In an Event of National Significance, we ponder the significance with all available means.

"What is the bureaucratic distinction between a local state of emergency and a national state of emergency, and between a disaster area and an event of national significance?"

In a local state of emergency, you stick your head under your ass and kiss it goodbye.

In a national state of emergency, we all stick our heads under our asses and kiss them goodbye.

In a disaster area, aid is rushed in by all available means.

In an Event of National Significance, we ponder the significance with all available means.

Of course all of this ignores the essential fact that supplies were ready to be moved in by the Red Cross much earlier - but were kept out by the state.

That is the key to the whole disaster. The state cut those people off from supplies that volunteers were ready to bring them, and left the people of New Orleans to suffer, and suffer they did until a massive Federal response could be mounted.
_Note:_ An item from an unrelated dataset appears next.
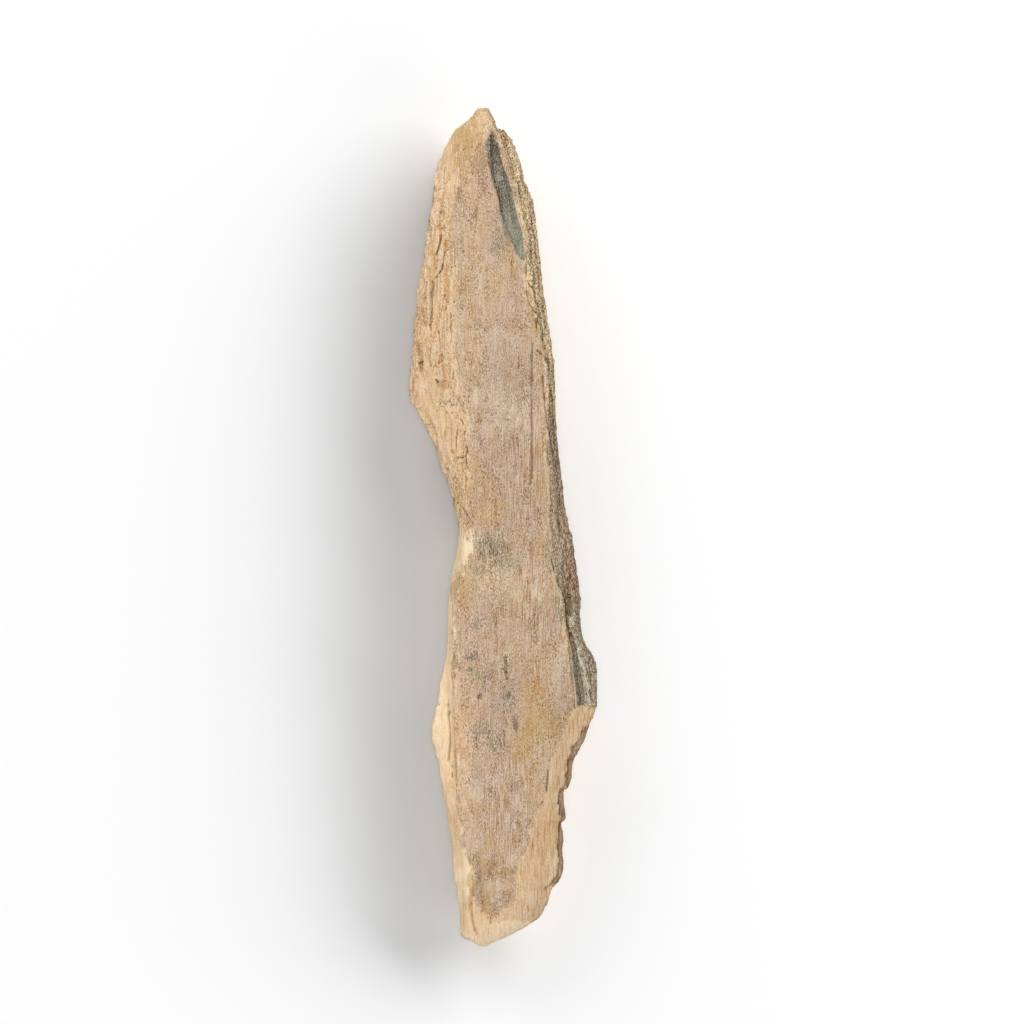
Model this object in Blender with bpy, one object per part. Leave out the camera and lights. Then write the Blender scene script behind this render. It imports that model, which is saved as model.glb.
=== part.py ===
"""Mammoth tusk fragment: a long splinter of mammoth ivory, split from the wall of the tusk.

Ivory grows in thin shells round the tusk's axis. One stained shell is the convex top face; the flanks are
broken across the shells, so they step down in ledges. The piece lies on a flat cleavage face.
+Y runs along the tusk to the pointed tip, +X is to the right of it and +Z is up. All sizes are in millimetres.
"""

import math

import bmesh
import bpy
import numpy as np
from mathutils import Vector, noise

MM = 0.001

LENGTH = 400.0          # tip to butt
HALF = LENGTH / 2
SHELL_RADIUS = 78.0     # curve of the top face across the tusk
SHELL_THICKNESS = 3.2   # one growth shell, the height of one broken ledge
SPLINTER_LENGTH = 42.0  # how far a splinter on a broken shell edge runs before it snaps off
BLADE_DEPTH = 2.8       # sunken strip beside the tip
POCKET_DEPTH = 3.6      # scooped hollow at the butt
GROOVE_DEPTH = 4.2      # slot between the top face and the flake on its right

IVORY_COLOUR = (0.53, 0.38, 0.25, 1.0)
IVORY_ROUGHNESS = 0.8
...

I can understand the Feds being faulted if they didn't plan for obstacles to supply presented by a disaster or by terrorists. But to call them inept because they didn't plan for the state government to disrupt the flow of supplies? That's completely insane.

Unless we're supposed to consider the State of Louisiana a potentially hostile power. Maybe we should, but that is truly one thing that no one even came close to predicting or planning for...
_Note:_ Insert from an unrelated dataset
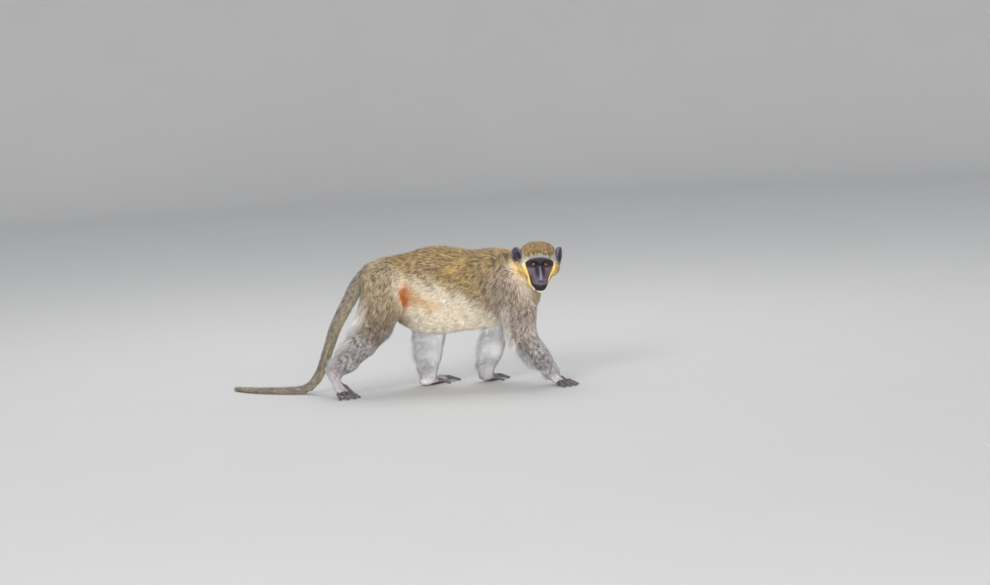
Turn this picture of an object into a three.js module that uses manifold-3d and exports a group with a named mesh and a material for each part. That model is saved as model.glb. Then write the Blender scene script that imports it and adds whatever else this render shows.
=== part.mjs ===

You don't suppose the French lineage had anything to do with anything. 'Spose not.

No, I don't. But then again, I don't suppose my French lineage has much to do with anything, either.

That is the key to the whole disaster. The state cut those people off from supplies that volunteers were ready to bring them, and left the people of New Orleans to suffer, and suffer they did until a massive Federal response could be mounted.

I would note that this analysis is much more disturbing than any other one if you start working on why this would occur.

I think it's that the state of Louisiana doesn't care about black people.

Not really, but it's something for people making related statements to consider.

Mr. slartibartfast, I hope I didn't gaul you.